[Dataset excerpt]:
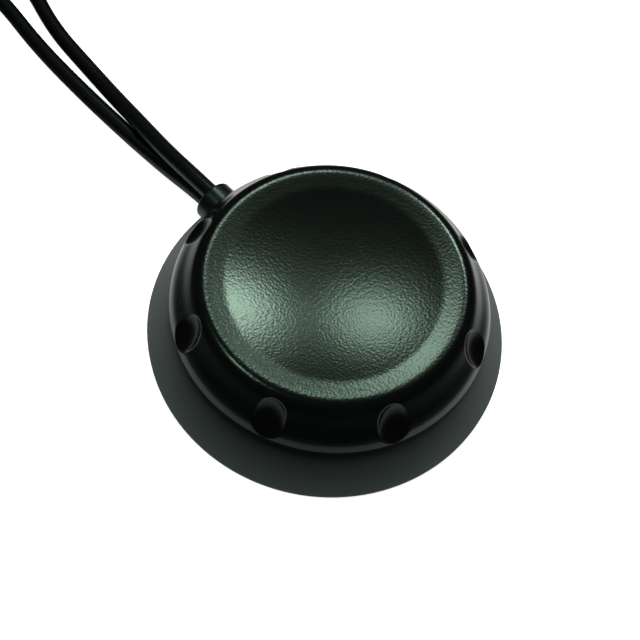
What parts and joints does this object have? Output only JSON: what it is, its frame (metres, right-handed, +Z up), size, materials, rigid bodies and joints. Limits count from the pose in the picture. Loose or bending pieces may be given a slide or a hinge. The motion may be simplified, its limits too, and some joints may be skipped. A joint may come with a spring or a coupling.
{
  "type": "puck antenna with two coaxial leads",
  "caption": "Round low antenna with a dished, scooped-rim cover on a flared magnetic base, with two long coaxial leads that end in screw-on plugs.",
  "frame": {"origin": "centre of the foot pad's underside, on the surface that the antenna stands on", "axes": "+Z up through the dish; the cables leave towards -X; the plugs point along +X"},
  "size_m": [0.1575, 0.0993, 0.0178],
  "materials": {
    "cover_plastic": "fine spark-eroded grain, semi-gloss black",
    "skirt_plastic": "smooth satin black",
    "boss_plastic": "fine grain, satin black",
    "cable_jacket": "smooth satin black jacket",
    "tie_strap": "woven black strap",
    "pad_rubber": "matt black foam rubber",
    "seal_rubber": "dull red-brown silicone",
    "screw_steel": "zinc-plated",
    "magnet_nickel": "bright nickel plate",
    "board_laminate": "green solder mask",
    "adhesive_pad": "pale adhesive pad",
    "patch_ceramic": "fired buff ceramic",
    "silver_layer": "fired silver layer",
    "strip_brass": "rolled brass strip",
    "can_tin": "tinned sheet",
    "chip_resin": "moulded black resin",
    "capacitor_ceramic": "tan ceramic",
    "braid_copper": "tinned copper braid",
    "white_insulation": "translucent white",
    "core_copper": "bare copper",
    "solder": "bright solder",
    "plug_gold": "gold-plated brass",
    "ring_bronze": "spring bronze",
    "shrink_sleeve": "black shrunk sleeve"
  },
  "bodies": {
    "root": {"base_housing": "skirt_plastic", "top_cover": "cover_plastic", "sealing_ring": "seal_rubber", "foot_pad": "pad_rubber", "cover_screws": "screw_steel", "base_magnets": "magnet_nickel", "circuit_board": "board_laminate", "board_screws": "screw_steel", "patch_adhesive": "adhesive_pad", "patch_ceramic": "patch_ceramic", "patch_electrode": "silver_layer", "feed_pin": "plug_gold", "phone_strip": "strip_brass", "shield_can": "can_tin", "amplifier_chip": "chip_resin", "filter_chip": "chip_resin", "chip_capacitors": "capacitor_ceramic", "cable_grommet": "boss_plastic", "solder_joints": "solder", "gps_cable_shield": "braid_copper", "gps_cable_dielectric": "white_insulation", "gps_cable_core": "core_copper", "gps_cable_lead": "cable_jacket", "gps_cable_coil": "cable_jacket", "gps_coil_ties": "tie_strap", "gps_cable_tail": "cable_jacket", "gps_plug_boot": "shrink_sleeve", "gps_plug_ferrule": "plug_gold", "gps_plug_body": "plug_gold", "gps_plug_snap_ring": "ring_bronze", "gps_plug_gasket": "seal_rubber", "gps_plug_insulator": "white_insulation", "gps_plug_pin": "plug_gold", "gsm_cable_shield": "braid_copper", "gsm_cable_dielectric": "white_insulation", "gsm_cable_core": "core_copper", "gsm_cable_lead": "cable_jacket", "gsm_cable_coil": "cable_jacket", "gsm_coil_ties": "tie_strap", "gsm_cable_tail": "cable_jacket", "gsm_plug_boot": "shrink_sleeve", "gsm_plug_ferrule": "plug_gold", "gsm_plug_body": "plug_gold", "gsm_plug_snap_ring": "ring_bronze", "gsm_plug_gasket": "seal_rubber", "gsm_plug_insulator": "white_insulation", "gsm_plug_pin": "plug_gold"},
    "gps_nut": {"gps_plug_nut": "plug_gold"},
    "gsm_nut": {"gsm_plug_nut": "plug_gold"}
  },
  "joints": [
    {"name": "gps_nut_spin", "type": "hinge", "parent": "root", "child": "gps_nut", "pos_m": [-0.0625, -0.0423, 0.00465], "axis": [1, 0, 0], "continuous": true},
    {"name": "gsm_nut_spin", "type": "hinge", "parent": "root", "child": "gsm_nut", "pos_m": [-0.0625, 0.049, 0.00465], "axis": [1, 0, 0], "continuous": true}
  ]
}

[Given task]: Would you reproduce the material above in full, exactly as given?

[Worked answer]:
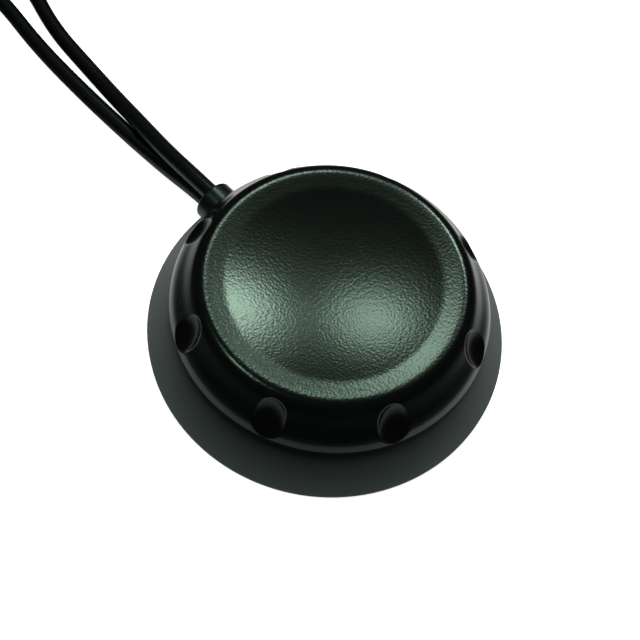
What parts and joints does this object have? Output only JSON: what it is, its frame (metres, right-handed, +Z up), size, materials, rigid bodies and joints. Limits count from the pose in the picture. Loose or bending pieces may be given a slide or a hinge. The motion may be simplified, its limits too, and some joints may be skipped. A joint may come with a spring or a coupling.
{
  "type": "puck antenna with two coaxial leads",
  "caption": "Round low antenna with a dished, scooped-rim cover on a flared magnetic base, with two long coaxial leads that end in screw-on plugs.",
  "frame": {"origin": "centre of the foot pad's underside, on the surface that the antenna stands on", "axes": "+Z up through the dish; the cables leave towards -X; the plugs point along +X"},
  "size_m": [0.1575, 0.0993, 0.0178],
  "materials": {
    "cover_plastic": "fine spark-eroded grain, semi-gloss black",
    "skirt_plastic": "smooth satin black",
    "boss_plastic": "fine grain, satin black",
    "cable_jacket": "smooth satin black jacket",
    "tie_strap": "woven black strap",
    "pad_rubber": "matt black foam rubber",
    "seal_rubber": "dull red-brown silicone",
    "screw_steel": "zinc-plated",
    "magnet_nickel": "bright nickel plate",
    "board_laminate": "green solder mask",
    "adhesive_pad": "pale adhesive pad",
    "patch_ceramic": "fired buff ceramic",
    "silver_layer": "fired silver layer",
    "strip_brass": "rolled brass strip",
    "can_tin": "tinned sheet",
    "chip_resin": "moulded black resin",
    "capacitor_ceramic": "tan ceramic",
    "braid_copper": "tinned copper braid",
    "white_insulation": "translucent white",
    "core_copper": "bare copper",
    "solder": "bright solder",
    "plug_gold": "gold-plated brass",
    "ring_bronze": "spring bronze",
    "shrink_sleeve": "black shrunk sleeve"
  },
  "bodies": {
    "root": {"base_housing": "skirt_plastic", "top_cover": "cover_plastic", "sealing_ring": "seal_rubber", "foot_pad": "pad_rubber", "cover_screws": "screw_steel", "base_magnets": "magnet_nickel", "circuit_board": "board_laminate", "board_screws": "screw_steel", "patch_adhesive": "adhesive_pad", "patch_ceramic": "patch_ceramic", "patch_electrode": "silver_layer", "feed_pin": "plug_gold", "phone_strip": "strip_brass", "shield_can": "can_tin", "amplifier_chip": "chip_resin", "filter_chip": "chip_resin", "chip_capacitors": "capacitor_ceramic", "cable_grommet": "boss_plastic", "solder_joints": "solder", "gps_cable_shield": "braid_copper", "gps_cable_dielectric": "white_insulation", "gps_cable_core": "core_copper", "gps_cable_lead": "cable_jacket", "gps_cable_coil": "cable_jacket", "gps_coil_ties": "tie_strap", "gps_cable_tail": "cable_jacket", "gps_plug_boot": "shrink_sleeve", "gps_plug_ferrule": "plug_gold", "gps_plug_body": "plug_gold", "gps_plug_snap_ring": "ring_bronze", "gps_plug_gasket": "seal_rubber", "gps_plug_insulator": "white_insulation", "gps_plug_pin": "plug_gold", "gsm_cable_shield": "braid_copper", "gsm_cable_dielectric": "white_insulation", "gsm_cable_core": "core_copper", "gsm_cable_lead": "cable_jacket", "gsm_cable_coil": "cable_jacket", "gsm_coil_ties": "tie_strap", "gsm_cable_tail": "cable_jacket", "gsm_plug_boot": "shrink_sleeve", "gsm_plug_ferrule": "plug_gold", "gsm_plug_body": "plug_gold", "gsm_plug_snap_ring": "ring_bronze", "gsm_plug_gasket": "seal_rubber", "gsm_plug_insulator": "white_insulation", "gsm_plug_pin": "plug_gold"},
    "gps_nut": {"gps_plug_nut": "plug_gold"},
    "gsm_nut": {"gsm_plug_nut": "plug_gold"}
  },
  "joints": [
    {"name": "gps_nut_spin", "type": "hinge", "parent": "root", "child": "gps_nut", "pos_m": [-0.0625, -0.0423, 0.00465], "axis": [1, 0, 0], "continuous": true},
    {"name": "gsm_nut_spin", "type": "hinge", "parent": "root", "child": "gsm_nut", "pos_m": [-0.0625, 0.049, 0.00465], "axis": [1, 0, 0], "continuous": true}
  ]
}